Un jeu plein de nuances
Fences le prouve : dans un bon film, il n’y a pas de petits rôles. Certes, Denzel Washington occupe le centre du cadre, comme dans beaucoup de ses longs-métrages. Son charisme en impose. Quand il rentre dans une pièce, on ne voit que lui. Mais en face, Viola Davis ne se prive pas de briller. Encensée pour La Couleur des Sentiments, elle retrouve un rôle à sa mesure, d’une très grande force. Son personnage est admirable. C’est un véritable un roc. Derrière une femme qui donne l’impression d’être soumise, elle montre que c’est elle qui tient la baraque et que sans elle, tout l’édifice s’effondrerait.
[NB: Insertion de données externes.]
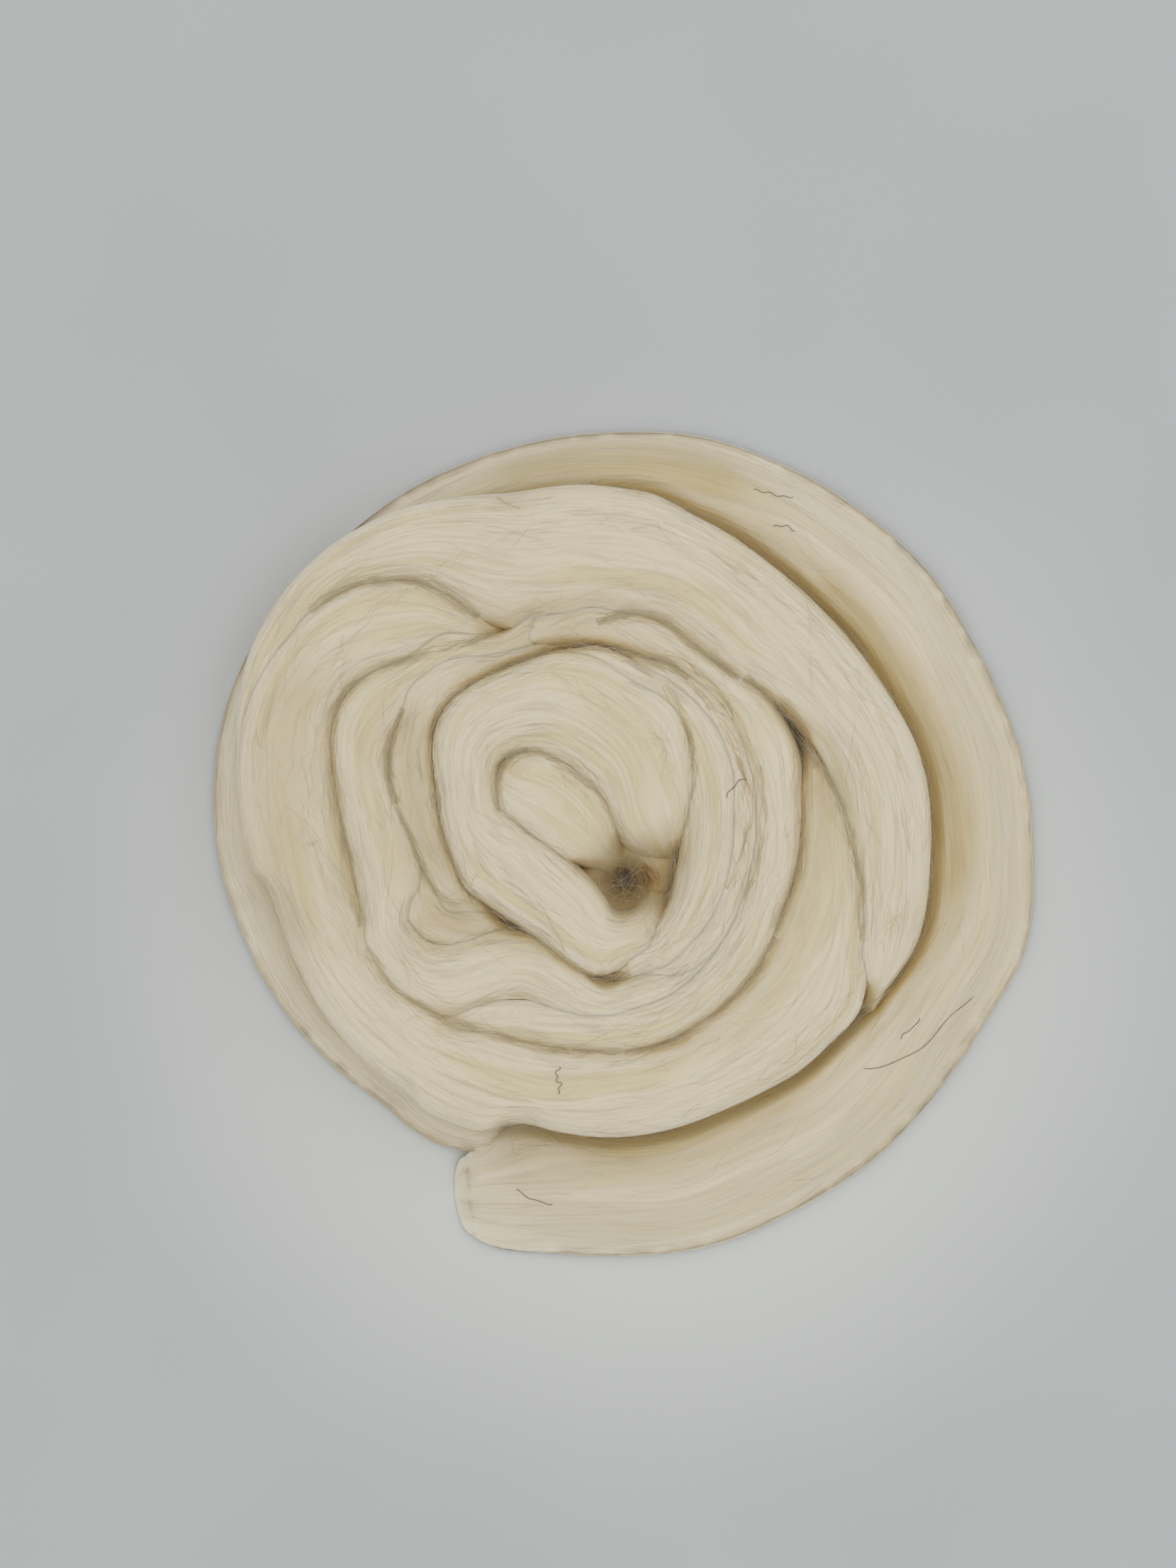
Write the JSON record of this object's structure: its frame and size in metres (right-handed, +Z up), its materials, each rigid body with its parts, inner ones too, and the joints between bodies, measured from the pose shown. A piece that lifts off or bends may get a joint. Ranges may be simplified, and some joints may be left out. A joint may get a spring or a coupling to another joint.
{
  "type": "wool roving",
  "caption": "Length of undyed combed wool roving, wound by hand into a loose flat nest with its torn end lying round the outside.",
  "frame": {"origin": "on the surface that the wool rests on, under the middle of the nest's bounding box", "axes": "+Z up from the surface, +Y away from the torn tail, +X to the right with the tail at the lower left"},
  "size_m": [0.2295, 0.231, 0.0391],
  "materials": {
    "wool": "matt, combed natural white wool",
    "wool_loose_end": "matt, combed natural white wool, thinner and a little creamier"
  },
  "bodies": {
    "root": {"coil": "wool", "loose_end": "wool_loose_end"}
  },
  "joints": []
}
Un tel personnage demande un jeu juste, précis ,pour éviter toute caricature. Denzel Washington et Viola Davis qui livrent donc des performances véritablement intenses et pertinences, à l’image du reste de la distribution, où se croisent notamment le jeune Jovan Adepo (The Leftovers, NCIS : Los Angeles) très prometteur dans le rôle du fils cadet, ou encore Mykelti Williamson, bluffant dans celui du frère du personnage principal, atteint de démence ( une des causes des errements de ce dernier). Là aussi, jouer un tel personnage sans tomber dans la caricature de la camisole de force et de l’entonnoir sur la tête demande beaucoup de nuances et de justesse. Décidément… Pas de personnages insignifiants dans Fences…
Une ode à la résilience
Le film peut passer pour bavard mais en fait, point de parlottes inutiles. Chaque mot a son importance. Si Fences prend son temps durant les deux heures et vingt minutes, c’est que c’est nécessaire. Les choses se mettent en place doucement, rien n’est brusqué dans ce quasi huis-clos magnifié par le très beau travail de la chef-opératrice Charlotte Bruus Christensen (Loin de la Foule Déchaînée, Life). Derrière la caméra, Washington ne meuble pas avec des effets faciles et ne sombre à aucun moment dans le pathos tire-larmes. Au contraire, il fait preuve de retenue et de pudeur. Ce traitement est appelée par le sujet lui-même, celui d’une résilience qui s’installe peu à peu. La résignation d’un homme prêt à renoncer à ses rêves pour nourrir à sa famille. La résilience d’une femme et de son fils face aux épreuves de la vie infligées par un homme aigri qui s’entrevoit en pater familias autoritaire, et qui ne sait pas dire ou montrer son amour. Celle du rêve face aux très graves problématiques de la communauté Noire, dans cette époque du début de la fin de la ségrégation…
En Bref…
Denzel Washington signe ici sa meilleure réalisation et campe un de ses meilleurs rôles, à la hauteur de Philadelphia ou de Training Day. Face à lui, Viola Davis explose. L’alchimie entre les deux impressionne et les autres acteurs, tous très bien dirigés, crèvent l’écran. Fences fait preuve d’une grande sensibilité, et sait éviter tout académisme ou autres effets tire-larmes faciles. Le film mature et tout en nuances d’un réalisateur qui sait montrer son attachement à l’œuvre originelle. Les nominations aux Oscars ne sont absolument pas usurpées.